_EXERCISE DIRECTIONS_. Starting at the line with "Give this object's" in it, reproduce each line below through the last one, exactly, and include nothing else.

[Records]
════════════════

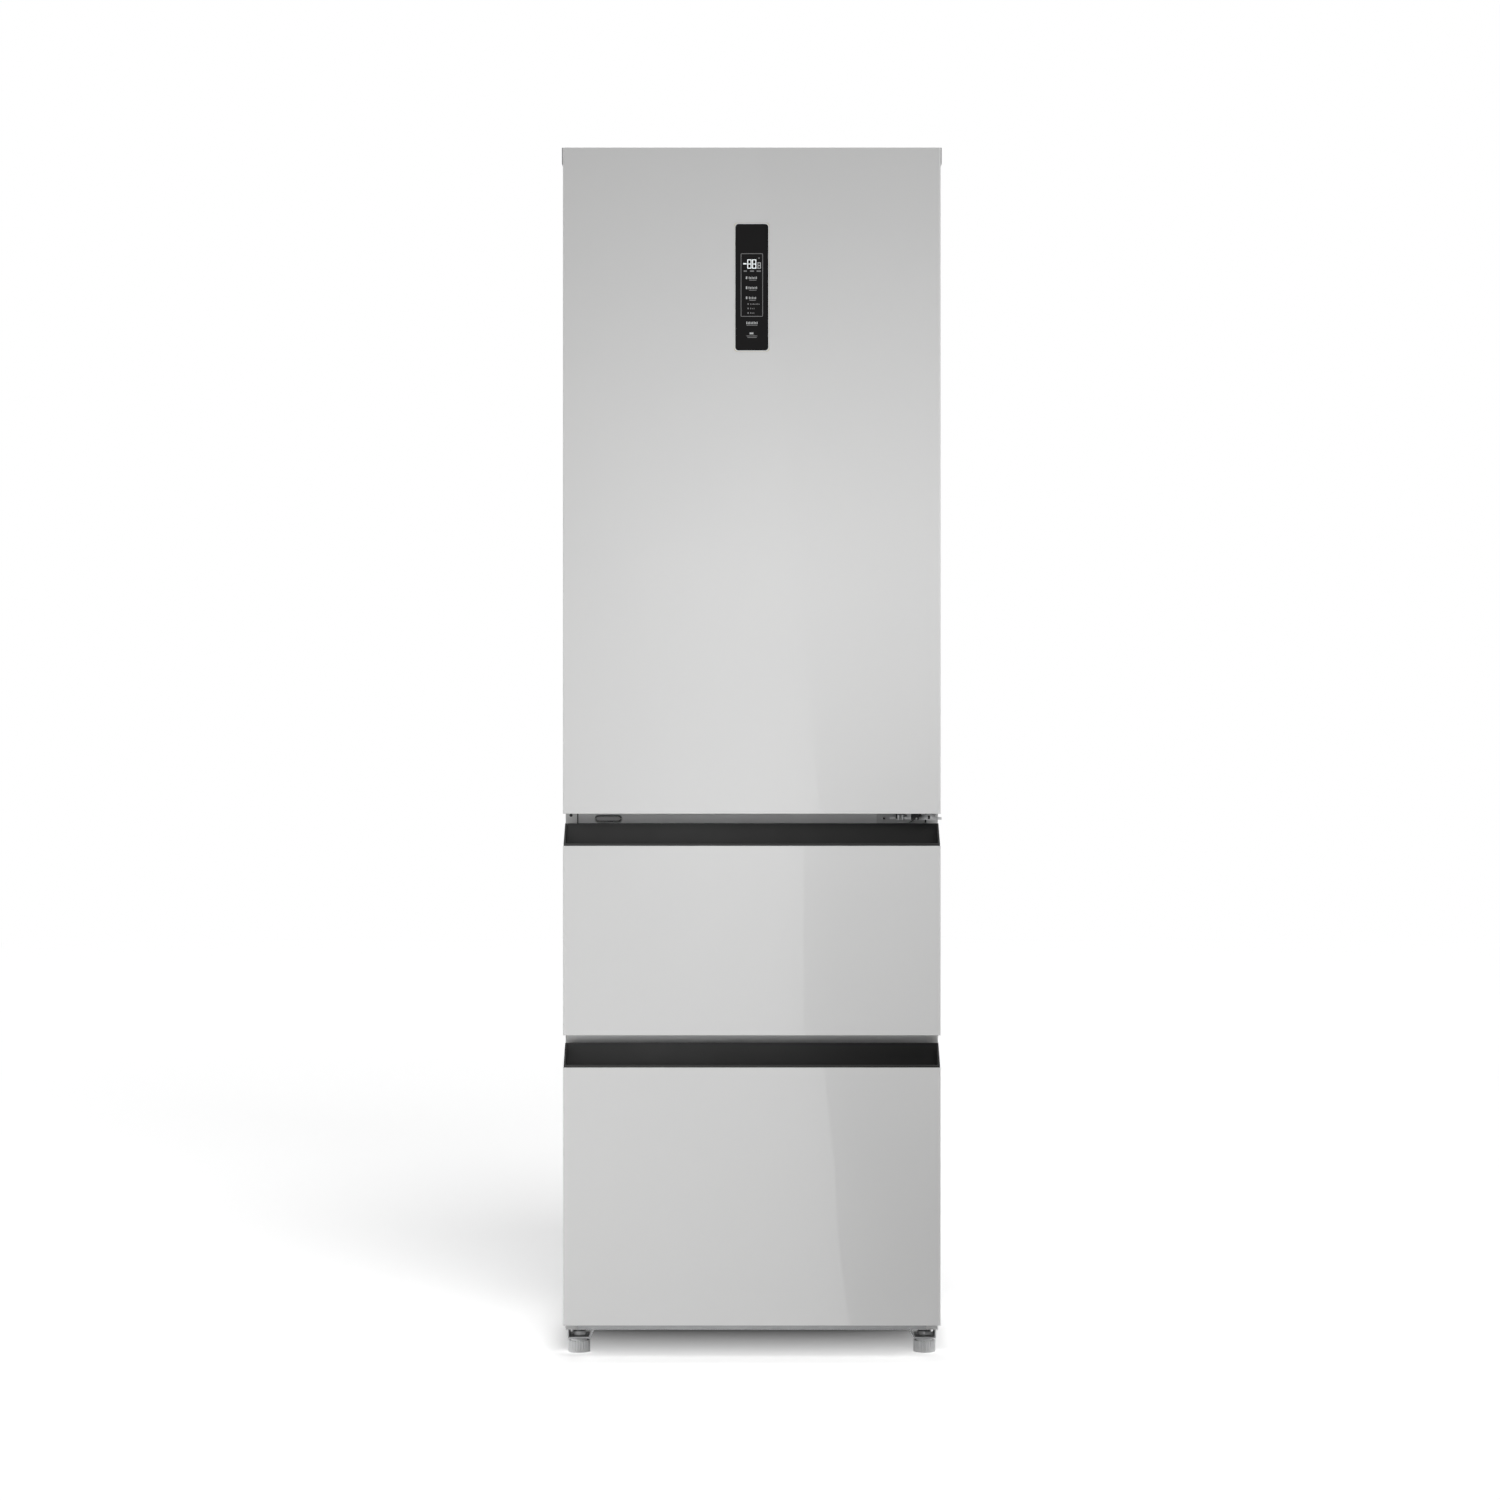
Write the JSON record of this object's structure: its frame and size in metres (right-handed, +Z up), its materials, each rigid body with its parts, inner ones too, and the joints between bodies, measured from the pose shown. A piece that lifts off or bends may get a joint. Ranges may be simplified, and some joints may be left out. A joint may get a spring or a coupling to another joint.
{
  "type": "fridge freezer",
  "caption": "Tall free-standing fridge freezer with a hinged fridge door over two pull-out freezer drawers with full-width black grips.",
  "frame": {"origin": "on the floor, under the centre of the outline", "axes": "+X to the right seen from the front, +Y to the back, +Z up"},
  "size_m": [0.6, 0.66, 1.906],
  "materials": {
    "white_steel": "gloss",
    "beam_steel": "satin",
    "zinc_sheet": "satin",
    "foam": "matte",
    "white_liner": "satin",
    "grey_plastic": "satin",
    "dark_plastic": "matte",
    "grip_black": "satin",
    "hinge_steel": "satin",
    "slide_steel": "satin",
    "compressor_black": "gloss",
    "rubber": "matte",
    "aluminium": "satin",
    "lamp_white": "satin",
    "shelf_glass": "gloss",
    "gasket_grey": "matte",
    "display_glass": "gloss",
    "clear_plastic": "gloss",
    "fan_grey": "satin",
    "foot_grey": "satin",
    "roller_black": "matte"
  },
  "bodies": {
    "cabinet": {"outer_shell": "white_steel", "back_panel": "zinc_sheet", "insulation_foam": "foam", "fridge_liner": "white_liner", "freezer_liner": "white_liner", "base_pan": "zinc_sheet", "upper_crossbeam": "beam_steel", "lower_crossbeam": "beam_steel", "top_trim": "grey_plastic", "hinge_plug": "grey_plastic", "top_hinge": "hinge_steel", "middle_hinge": "hinge_steel", "hinge_screws": "hinge_steel", "compressor": "compressor_black", "compressor_mounts": "rubber", "machine_cover": "zinc_sheet", "drip_tray": "dark_plastic", "condenser_coil": "compressor_black", "fan_shroud": "dark_plastic", "evaporator": "aluminium", "evaporator_cover": "white_liner", "air_duct": "white_liner", "lamp_lens": "lamp_white", "cord_gland": "dark_plastic", "fixed_rails": "slide_steel", "crisper_cover": "shelf_glass", "shelf_top": "shelf_glass", "shelf_middle": "shelf_glass", "shelf_trims": "grey_plastic"},
    "door": {"door_panel": "white_steel", "door_foam": "foam", "door_liner": "white_liner", "door_gasket": "gasket_grey", "door_top_cap": "grey_plastic", "door_bottom_cap": "dark_plastic", "display_glass": "display_glass"},
    "top_bin": {"bin_top": "clear_plastic"},
    "middle_bin": {"bin_middle": "clear_plastic"},
    "bottle_bin": {"bin_bottle": "clear_plastic"},
    "upper_drawer": {"upper_front_panel": "white_steel", "upper_front_core": "white_liner", "upper_gasket": "gasket_grey", "upper_grip": "grip_black", "upper_box": "clear_plastic", "upper_inner_rails": "slide_steel"},
    "upper_slides": {"upper_mid_rails": "slide_steel"},
    "lower_drawer": {"lower_front_panel": "white_steel", "lower_front_core": "white_liner", "lower_gasket": "gasket_grey", "lower_grip": "grip_black", "lower_box": "clear_plastic", "lower_inner_rails": "slide_steel"},
    "lower_slides": {"lower_mid_rails": "slide_steel"},
    "crisper": {"crisper_drawer": "clear_plastic"},
    "freezer_fan": {"evaporator_fan": "fan_grey"},
    "machine_fan": {"condenser_fan": "dark_plastic"},
    "left_foot": {"front_foot_left": "foot_grey"},
    "right_foot": {"front_foot_right": "foot_grey"},
    "left_roller": {"roller_left": "roller_black"},
    "right_roller": {"roller_right": "roller_black"}
  },
  "joints": [
    {"name": "door_hinge", "type": "hinge", "parent": "cabinet", "child": "door", "pos_m": [0.285, -0.308, 1.375], "axis": [0, 0, 1], "range_deg": [0, 120]},
    {"name": "top_bin_lift", "type": "slide", "parent": "door", "child": "top_bin", "axis": [0, 0, 1], "range_m": [0, 0.03]},
    {"name": "middle_bin_lift", "type": "slide", "parent": "door", "child": "middle_bin", "axis": [0, 0, 1], "range_m": [0, 0.03]},
    {"name": "bottle_bin_lift", "type": "slide", "parent": "door", "child": "bottle_bin", "axis": [0, 0, 1], "range_m": [0, 0.03]},
    {"name": "upper_drawer_slide", "type": "slide", "parent": "cabinet", "child": "upper_drawer", "axis": [0, -1, 0], "range_m": [0, 0.38]},
    {"name": "upper_slides_slide", "type": "slide", "parent": "cabinet", "child": "upper_slides", "axis": [0, -1, 0], "range_m": [0, 0.19]},
    {"name": "lower_drawer_slide", "type": "slide", "parent": "cabinet", "child": "lower_drawer", "axis": [0, -1, 0], "range_m": [0, 0.28]},
    {"name": "lower_slides_slide", "type": "slide", "parent": "cabinet", "child": "lower_slides", "axis": [0, -1, 0], "range_m": [0, 0.14]},
    {"name": "crisper_slide", "type": "slide", "parent": "cabinet", "child": "crisper", "axis": [0, -1, 0], "range_m": [0, 0.04]},
    {"name": "freezer_fan_spin", "type": "hinge", "parent": "cabinet", "child": "freezer_fan", "pos_m": [0, 0.205, 0.69], "axis": [0, 1, 0], "continuous": true},
    {"name": "machine_fan_spin", "type": "hinge", "parent": "cabinet", "child": "machine_fan", "pos_m": [0.02, 0.216, 0.133], "axis": [1, 0, 0], "continuous": true},
    {"name": "left_foot_turn", "type": "hinge", "parent": "cabinet", "child": "left_foot", "pos_m": [-0.274, -0.2325, 0.03], "axis": [0, 0, 1], "range_deg": [-720, 720]},
    {"name": "right_foot_turn", "type": "hinge", "parent": "cabinet", "child": "right_foot", "pos_m": [0.274, -0.2325, 0.03], "axis": [0, 0, 1], "range_deg": [-720, 720]},
    {"name": "left_roller_spin", "type": "hinge", "parent": "cabinet", "child": "left_roller", "pos_m": [-0.262, 0.282, 0.017], "axis": [1, 0, 0], "continuous": true},
    {"name": "right_roller_spin", "type": "hinge", "parent": "cabinet", "child": "right_roller", "pos_m": [0.262, 0.282, 0.017], "axis": [1, 0, 0], "continuous": true}
  ],
  "couplings": [
    {"joint": "upper_slides_slide", "follows": "upper_drawer_slide", "ratio": 0.5},
    {"joint": "lower_slides_slide", "follows": "lower_drawer_slide", "ratio": 0.5}
  ]
}
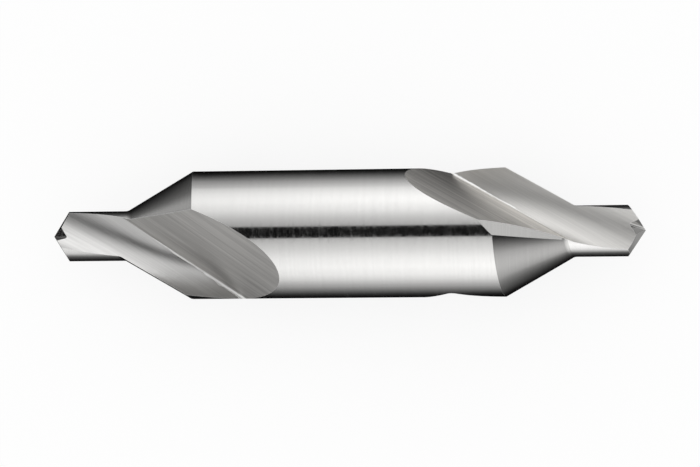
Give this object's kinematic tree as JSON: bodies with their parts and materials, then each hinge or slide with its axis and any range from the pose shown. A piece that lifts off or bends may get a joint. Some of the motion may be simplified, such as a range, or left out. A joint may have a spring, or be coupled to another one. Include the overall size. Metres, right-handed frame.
{
  "type": "centre drill",
  "caption": "Double-ended centre drill: a short pilot drill and a conical countersink at each end of a plain round body, with straight slanting flutes.",
  "frame": {"origin": "on the tool's axis, half way between its two points", "axes": "+X along the axis towards the end at the right of the picture, +Y up in the picture, +Z towards the picture's viewer"},
  "size_m": [0.074, 0.016, 0.016],
  "materials": {
    "ground_steel": "ground high-speed steel: bright fine-ground body, finer satin cones, flute walls with straight grinding lines"
  },
  "bodies": {
    "root": {"centre_drill": "ground_steel"}
  },
  "joints": []
}
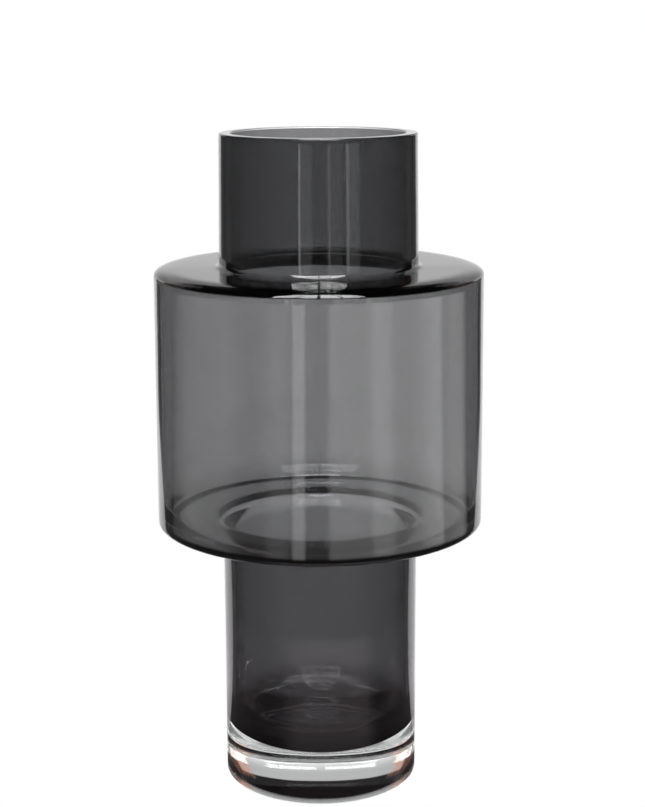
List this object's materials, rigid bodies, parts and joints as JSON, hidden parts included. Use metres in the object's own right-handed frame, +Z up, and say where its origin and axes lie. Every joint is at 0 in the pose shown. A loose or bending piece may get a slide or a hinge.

════════════════

_ANSWER TO THE PROBLEM_.
Give this object's kinematic tree as JSON: bodies with their parts and materials, then each hinge or slide with its axis and any range from the pose shown. A piece that lifts off or bends may get a joint. Some of the motion may be simplified, such as a range, or left out. A joint may have a spring, or be coupled to another one. Include the overall size. Metres, right-handed frame.
{
  "type": "centre drill",
  "caption": "Double-ended centre drill: a short pilot drill and a conical countersink at each end of a plain round body, with straight slanting flutes.",
  "frame": {"origin": "on the tool's axis, half way between its two points", "axes": "+X along the axis towards the end at the right of the picture, +Y up in the picture, +Z towards the picture's viewer"},
  "size_m": [0.074, 0.016, 0.016],
  "materials": {
    "ground_steel": "ground high-speed steel: bright fine-ground body, finer satin cones, flute walls with straight grinding lines"
  },
  "bodies": {
    "root": {"centre_drill": "ground_steel"}
  },
  "joints": []
}
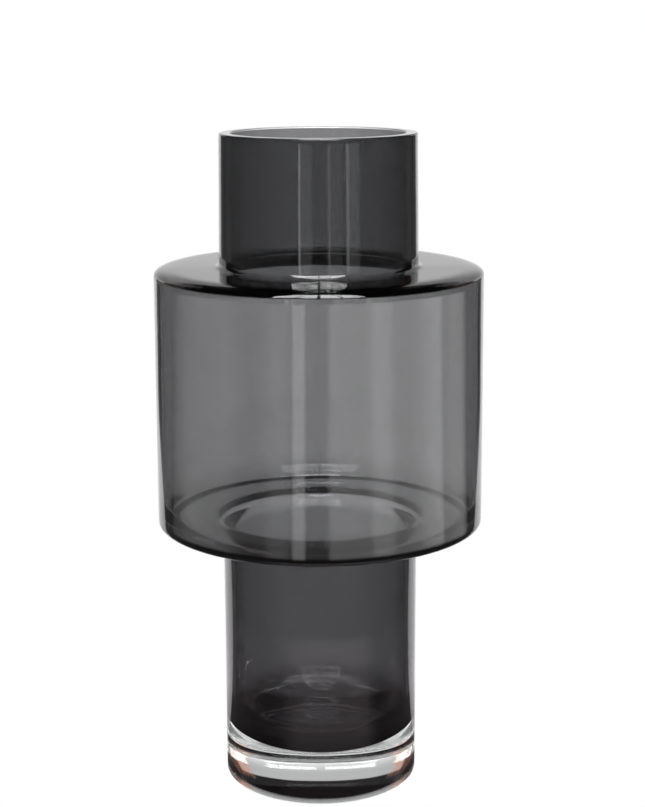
List this object's materials, rigid bodies, parts and joints as JSON, hidden parts included. Use metres in the object's own right-handed frame, +Z up, and say where its origin and axes lie. Every joint is at 0 in the pose shown. A loose or bending piece may get a slide or a hinge.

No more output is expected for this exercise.